DATA ENTRIES:
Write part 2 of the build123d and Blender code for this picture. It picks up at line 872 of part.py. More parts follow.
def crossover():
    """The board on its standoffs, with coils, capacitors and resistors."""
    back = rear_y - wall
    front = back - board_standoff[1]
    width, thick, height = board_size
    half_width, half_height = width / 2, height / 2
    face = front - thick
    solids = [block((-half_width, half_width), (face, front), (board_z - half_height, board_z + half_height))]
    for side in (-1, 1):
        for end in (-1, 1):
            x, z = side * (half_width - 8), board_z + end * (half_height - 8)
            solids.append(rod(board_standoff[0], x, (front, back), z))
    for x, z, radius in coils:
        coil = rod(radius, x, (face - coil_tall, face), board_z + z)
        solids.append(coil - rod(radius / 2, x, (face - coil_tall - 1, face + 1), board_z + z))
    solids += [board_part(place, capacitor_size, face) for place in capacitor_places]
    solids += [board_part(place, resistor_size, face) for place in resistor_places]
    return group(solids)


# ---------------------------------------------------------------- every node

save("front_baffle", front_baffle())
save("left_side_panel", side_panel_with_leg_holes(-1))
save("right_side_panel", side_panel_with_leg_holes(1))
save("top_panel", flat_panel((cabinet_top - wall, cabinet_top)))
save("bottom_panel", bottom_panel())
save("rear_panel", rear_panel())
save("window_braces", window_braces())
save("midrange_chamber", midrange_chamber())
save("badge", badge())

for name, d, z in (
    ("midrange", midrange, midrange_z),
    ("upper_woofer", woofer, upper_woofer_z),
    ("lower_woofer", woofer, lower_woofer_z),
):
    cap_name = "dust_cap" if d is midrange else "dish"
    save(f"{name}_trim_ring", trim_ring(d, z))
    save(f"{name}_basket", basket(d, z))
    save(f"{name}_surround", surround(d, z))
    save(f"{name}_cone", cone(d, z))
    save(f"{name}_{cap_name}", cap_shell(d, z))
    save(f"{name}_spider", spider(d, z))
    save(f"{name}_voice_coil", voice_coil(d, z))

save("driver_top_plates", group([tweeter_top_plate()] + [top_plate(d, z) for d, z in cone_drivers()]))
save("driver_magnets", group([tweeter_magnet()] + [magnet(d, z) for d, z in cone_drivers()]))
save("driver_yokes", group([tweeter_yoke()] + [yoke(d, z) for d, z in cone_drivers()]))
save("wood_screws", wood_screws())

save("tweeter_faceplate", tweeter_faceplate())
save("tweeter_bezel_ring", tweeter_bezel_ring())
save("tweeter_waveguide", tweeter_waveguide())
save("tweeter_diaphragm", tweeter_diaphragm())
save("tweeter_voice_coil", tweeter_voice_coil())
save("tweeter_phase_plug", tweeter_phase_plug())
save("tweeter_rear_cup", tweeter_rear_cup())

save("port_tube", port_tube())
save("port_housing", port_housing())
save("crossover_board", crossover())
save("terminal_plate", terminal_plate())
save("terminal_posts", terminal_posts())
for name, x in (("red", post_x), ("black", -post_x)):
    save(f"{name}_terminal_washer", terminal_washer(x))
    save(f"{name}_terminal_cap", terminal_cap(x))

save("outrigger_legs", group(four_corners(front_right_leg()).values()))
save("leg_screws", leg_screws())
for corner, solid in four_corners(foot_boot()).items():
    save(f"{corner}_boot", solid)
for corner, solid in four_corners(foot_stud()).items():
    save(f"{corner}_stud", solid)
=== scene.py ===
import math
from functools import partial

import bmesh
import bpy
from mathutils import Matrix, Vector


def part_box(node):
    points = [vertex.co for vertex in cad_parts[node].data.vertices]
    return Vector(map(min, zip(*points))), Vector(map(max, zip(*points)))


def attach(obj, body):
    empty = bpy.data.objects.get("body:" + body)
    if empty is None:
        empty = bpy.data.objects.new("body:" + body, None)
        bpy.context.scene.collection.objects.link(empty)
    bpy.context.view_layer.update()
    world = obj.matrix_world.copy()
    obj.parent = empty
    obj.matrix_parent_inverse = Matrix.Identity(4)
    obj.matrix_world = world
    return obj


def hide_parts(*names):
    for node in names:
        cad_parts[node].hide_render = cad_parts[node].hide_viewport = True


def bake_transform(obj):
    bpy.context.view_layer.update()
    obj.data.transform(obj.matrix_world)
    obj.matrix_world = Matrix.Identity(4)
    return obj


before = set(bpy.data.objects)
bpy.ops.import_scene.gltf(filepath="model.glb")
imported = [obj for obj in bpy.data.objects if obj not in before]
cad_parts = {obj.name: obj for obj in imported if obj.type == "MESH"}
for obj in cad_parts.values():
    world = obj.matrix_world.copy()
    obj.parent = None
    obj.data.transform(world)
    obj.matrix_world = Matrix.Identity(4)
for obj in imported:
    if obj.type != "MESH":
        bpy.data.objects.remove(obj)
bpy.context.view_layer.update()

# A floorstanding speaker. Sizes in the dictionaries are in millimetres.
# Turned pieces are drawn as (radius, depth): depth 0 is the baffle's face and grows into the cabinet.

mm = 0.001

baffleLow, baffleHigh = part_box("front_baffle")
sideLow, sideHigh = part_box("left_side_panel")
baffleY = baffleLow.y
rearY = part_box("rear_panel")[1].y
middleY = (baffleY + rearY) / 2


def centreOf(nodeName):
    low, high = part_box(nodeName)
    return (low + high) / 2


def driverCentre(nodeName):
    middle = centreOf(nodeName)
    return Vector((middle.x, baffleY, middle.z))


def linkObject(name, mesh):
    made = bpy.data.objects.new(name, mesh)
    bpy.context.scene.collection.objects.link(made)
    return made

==

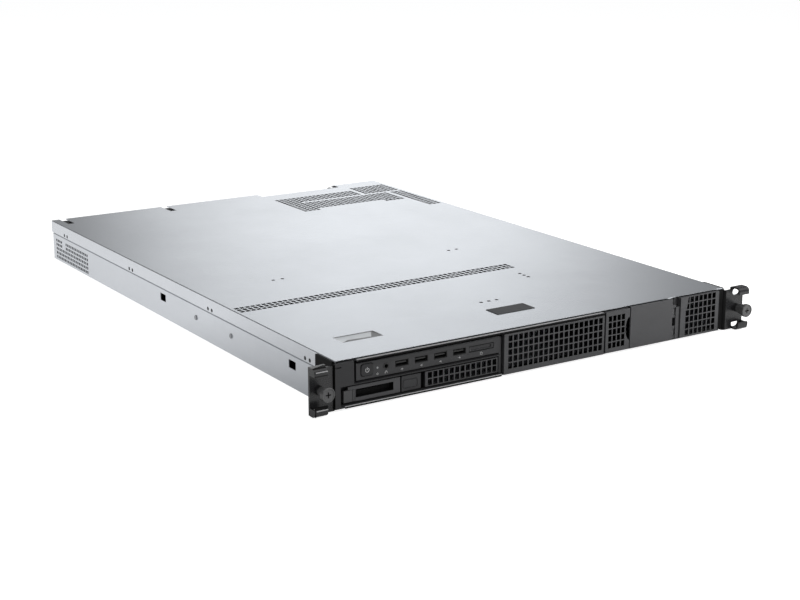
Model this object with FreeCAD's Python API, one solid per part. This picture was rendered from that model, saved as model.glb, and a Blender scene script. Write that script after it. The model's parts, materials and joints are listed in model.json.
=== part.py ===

WHAT YOU HAVE TO DO:
Exactly the lines from the one holding "from mathutils import Matrix, Vector" through the one holding "obj.parent = empty" should be printed, ends included.

SOLUTION BELOW:
from mathutils import Matrix, Vector


def part_box(node):
    points = [vertex.co for vertex in cad_parts[node].data.vertices]
    return Vector(map(min, zip(*points))), Vector(map(max, zip(*points)))


def attach(obj, body):
    empty = bpy.data.objects.get("body:" + body)
    if empty is None:
        empty = bpy.data.objects.new("body:" + body, None)
        bpy.context.scene.collection.objects.link(empty)
    bpy.context.view_layer.update()
    world = obj.matrix_world.copy()
    obj.parent = empty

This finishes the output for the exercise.